Part of it can be chalked up simply to familiarity breeding contempt; almost all of the major superhero characters have, by this point in their decades-long histories, been killed and returned, energized by the experience (Blame both creative desperation and the excited reaction of the world to Superman’s much-publicized death twenty years ago). Even deeper than that, however, is the inherently conservative nature of the superhero genre; something that Stan Lee, co-creator of many of Marvel Comics’ famous characters, once summed up as stories that don’t offer change, but the illusion of change, in order to leave the characters’ central appeal consistent with everything that’s come before. Costumes get updated and superteams announce that “The Old Order Changeth!” but by this point, any superhero fan who’s been reading for an appreciable amount of time has been trained to expect a return to the status quo sooner rather than later – and often via the shortest, and least believable, route possible in order to fit with the latest line-wide relaunch.

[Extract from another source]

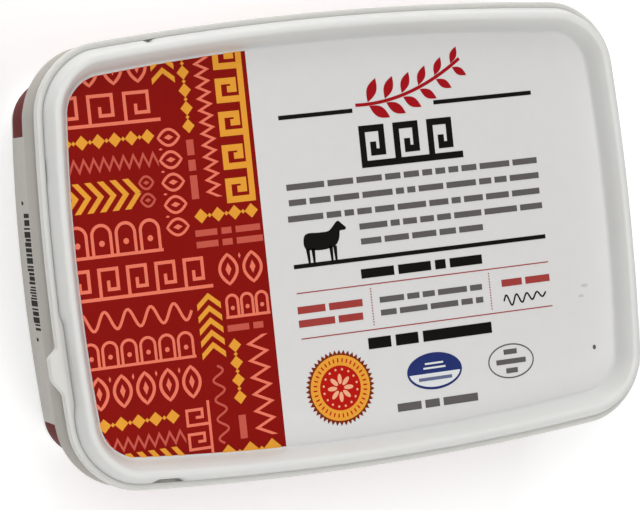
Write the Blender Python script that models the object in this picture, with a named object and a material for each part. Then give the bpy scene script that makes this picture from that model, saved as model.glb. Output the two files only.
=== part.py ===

Any question about the permanence of Robin’s death, then, becomes one about how the status quo ends up being defined. That Batman will fight crime alongside Robin is an idea set in stone in pop culture even beyond comic culture, but it doesn’t have to be the current Robin – That character, after all, is not only the seventh incarnation of the Robin identity, but also the status-quo-defying son of Bruce Wayne.
It’s possible that fans will get to have their cake and eat it too with this death: Poor Damian Wayne can avoid the easy resurrection of his peers, but a new Robin could take up the cowl in his place, ensuring another happy ending where everything goes back to pretty much the way it used to be, way back when. Everybody wins — except for Damian, of course.